* Input rows:
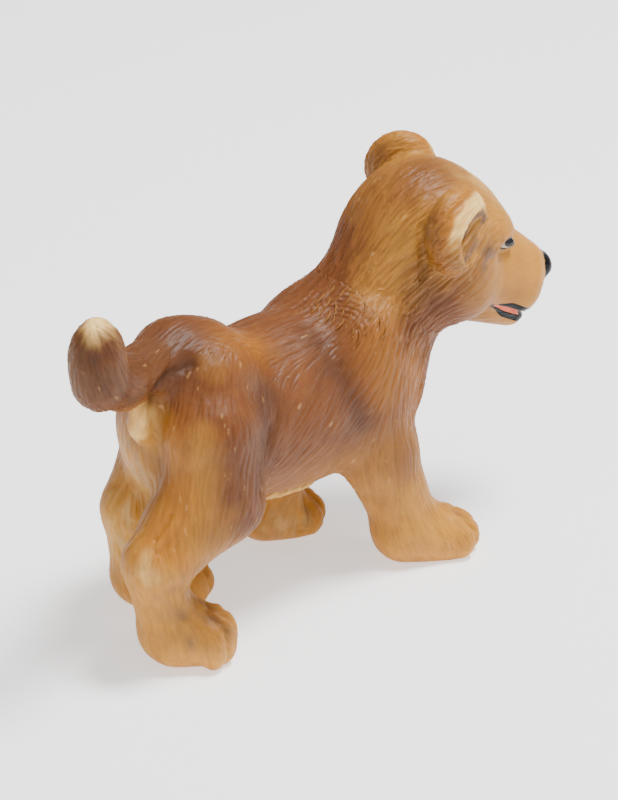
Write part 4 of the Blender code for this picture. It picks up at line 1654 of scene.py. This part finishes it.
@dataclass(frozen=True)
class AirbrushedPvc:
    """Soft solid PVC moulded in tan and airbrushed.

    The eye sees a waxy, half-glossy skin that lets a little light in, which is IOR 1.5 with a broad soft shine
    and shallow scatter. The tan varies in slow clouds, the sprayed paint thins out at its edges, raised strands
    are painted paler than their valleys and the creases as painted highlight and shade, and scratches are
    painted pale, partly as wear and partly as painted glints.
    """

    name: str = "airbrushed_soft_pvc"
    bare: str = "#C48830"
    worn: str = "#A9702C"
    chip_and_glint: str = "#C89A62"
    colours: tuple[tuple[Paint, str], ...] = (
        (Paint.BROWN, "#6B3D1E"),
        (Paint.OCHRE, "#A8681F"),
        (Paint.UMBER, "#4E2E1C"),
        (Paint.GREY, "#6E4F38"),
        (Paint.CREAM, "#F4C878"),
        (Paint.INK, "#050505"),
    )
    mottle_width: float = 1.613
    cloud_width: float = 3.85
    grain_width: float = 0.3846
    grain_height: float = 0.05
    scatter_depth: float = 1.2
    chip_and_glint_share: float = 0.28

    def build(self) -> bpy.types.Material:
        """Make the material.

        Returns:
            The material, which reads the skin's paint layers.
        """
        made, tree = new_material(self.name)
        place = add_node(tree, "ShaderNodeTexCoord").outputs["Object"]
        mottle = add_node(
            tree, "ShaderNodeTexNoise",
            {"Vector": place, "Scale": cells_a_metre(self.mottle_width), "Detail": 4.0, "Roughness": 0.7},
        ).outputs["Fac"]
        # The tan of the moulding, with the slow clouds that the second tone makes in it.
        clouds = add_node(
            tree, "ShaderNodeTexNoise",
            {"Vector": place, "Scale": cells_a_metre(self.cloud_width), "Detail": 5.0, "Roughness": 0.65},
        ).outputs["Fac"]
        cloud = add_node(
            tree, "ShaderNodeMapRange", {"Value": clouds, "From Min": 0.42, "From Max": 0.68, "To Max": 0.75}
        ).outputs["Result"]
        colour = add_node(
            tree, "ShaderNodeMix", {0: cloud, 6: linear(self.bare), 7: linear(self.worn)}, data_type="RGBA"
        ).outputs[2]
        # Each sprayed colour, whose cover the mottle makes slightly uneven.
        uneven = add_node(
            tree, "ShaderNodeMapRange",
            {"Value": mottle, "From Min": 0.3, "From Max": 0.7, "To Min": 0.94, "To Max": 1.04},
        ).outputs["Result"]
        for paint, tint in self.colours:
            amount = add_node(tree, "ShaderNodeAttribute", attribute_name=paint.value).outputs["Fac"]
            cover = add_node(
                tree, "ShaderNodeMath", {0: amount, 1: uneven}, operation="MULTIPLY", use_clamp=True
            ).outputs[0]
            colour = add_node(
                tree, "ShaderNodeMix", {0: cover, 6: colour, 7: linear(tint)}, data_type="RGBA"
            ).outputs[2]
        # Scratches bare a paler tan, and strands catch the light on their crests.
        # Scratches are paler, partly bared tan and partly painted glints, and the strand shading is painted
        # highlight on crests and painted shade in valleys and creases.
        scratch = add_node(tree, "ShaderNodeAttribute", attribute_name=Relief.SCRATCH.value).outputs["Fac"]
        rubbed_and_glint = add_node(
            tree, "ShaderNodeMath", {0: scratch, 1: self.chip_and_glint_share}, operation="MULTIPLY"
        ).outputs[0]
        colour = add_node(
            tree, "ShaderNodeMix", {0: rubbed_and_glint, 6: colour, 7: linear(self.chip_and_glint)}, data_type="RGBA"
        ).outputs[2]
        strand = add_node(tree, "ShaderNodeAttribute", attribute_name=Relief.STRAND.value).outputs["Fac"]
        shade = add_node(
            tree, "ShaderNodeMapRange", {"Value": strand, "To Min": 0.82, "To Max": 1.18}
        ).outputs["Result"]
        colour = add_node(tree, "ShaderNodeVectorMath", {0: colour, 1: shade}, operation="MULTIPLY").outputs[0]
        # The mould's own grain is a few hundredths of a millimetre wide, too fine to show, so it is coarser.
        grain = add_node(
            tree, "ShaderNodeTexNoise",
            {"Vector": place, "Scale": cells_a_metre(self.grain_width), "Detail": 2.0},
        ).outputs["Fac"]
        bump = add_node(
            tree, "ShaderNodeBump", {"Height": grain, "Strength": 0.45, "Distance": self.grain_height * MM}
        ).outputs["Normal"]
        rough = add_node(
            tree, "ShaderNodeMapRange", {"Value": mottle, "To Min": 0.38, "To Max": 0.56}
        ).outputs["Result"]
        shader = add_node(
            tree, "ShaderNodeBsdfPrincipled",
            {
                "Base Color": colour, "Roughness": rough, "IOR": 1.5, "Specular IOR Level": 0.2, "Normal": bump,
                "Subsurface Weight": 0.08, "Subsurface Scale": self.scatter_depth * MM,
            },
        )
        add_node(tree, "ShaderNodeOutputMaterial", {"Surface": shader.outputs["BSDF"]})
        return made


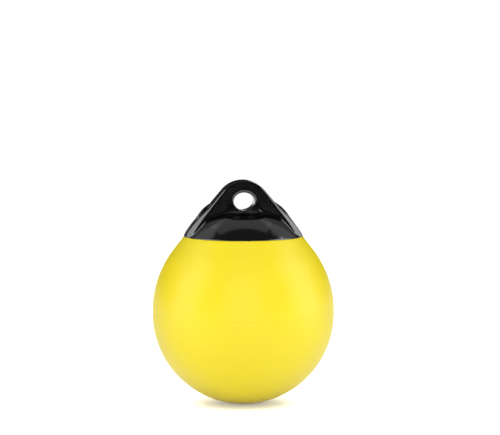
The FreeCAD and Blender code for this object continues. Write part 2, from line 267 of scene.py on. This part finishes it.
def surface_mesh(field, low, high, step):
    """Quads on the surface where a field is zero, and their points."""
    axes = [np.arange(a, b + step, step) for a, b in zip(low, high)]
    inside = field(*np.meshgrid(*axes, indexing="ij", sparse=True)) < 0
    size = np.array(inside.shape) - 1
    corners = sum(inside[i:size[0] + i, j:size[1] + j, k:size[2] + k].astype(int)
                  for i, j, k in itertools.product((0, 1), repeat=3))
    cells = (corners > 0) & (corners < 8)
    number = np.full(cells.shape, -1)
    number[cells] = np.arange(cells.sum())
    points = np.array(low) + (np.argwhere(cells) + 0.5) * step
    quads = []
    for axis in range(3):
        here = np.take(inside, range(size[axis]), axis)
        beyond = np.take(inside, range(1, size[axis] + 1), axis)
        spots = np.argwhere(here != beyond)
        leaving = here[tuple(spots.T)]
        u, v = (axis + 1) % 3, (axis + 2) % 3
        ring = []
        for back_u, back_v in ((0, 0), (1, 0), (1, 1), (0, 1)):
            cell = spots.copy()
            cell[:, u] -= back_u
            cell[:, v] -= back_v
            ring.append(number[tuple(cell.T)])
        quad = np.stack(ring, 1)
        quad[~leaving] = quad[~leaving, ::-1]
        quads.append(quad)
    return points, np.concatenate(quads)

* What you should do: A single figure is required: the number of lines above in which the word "code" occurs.

* Result: 2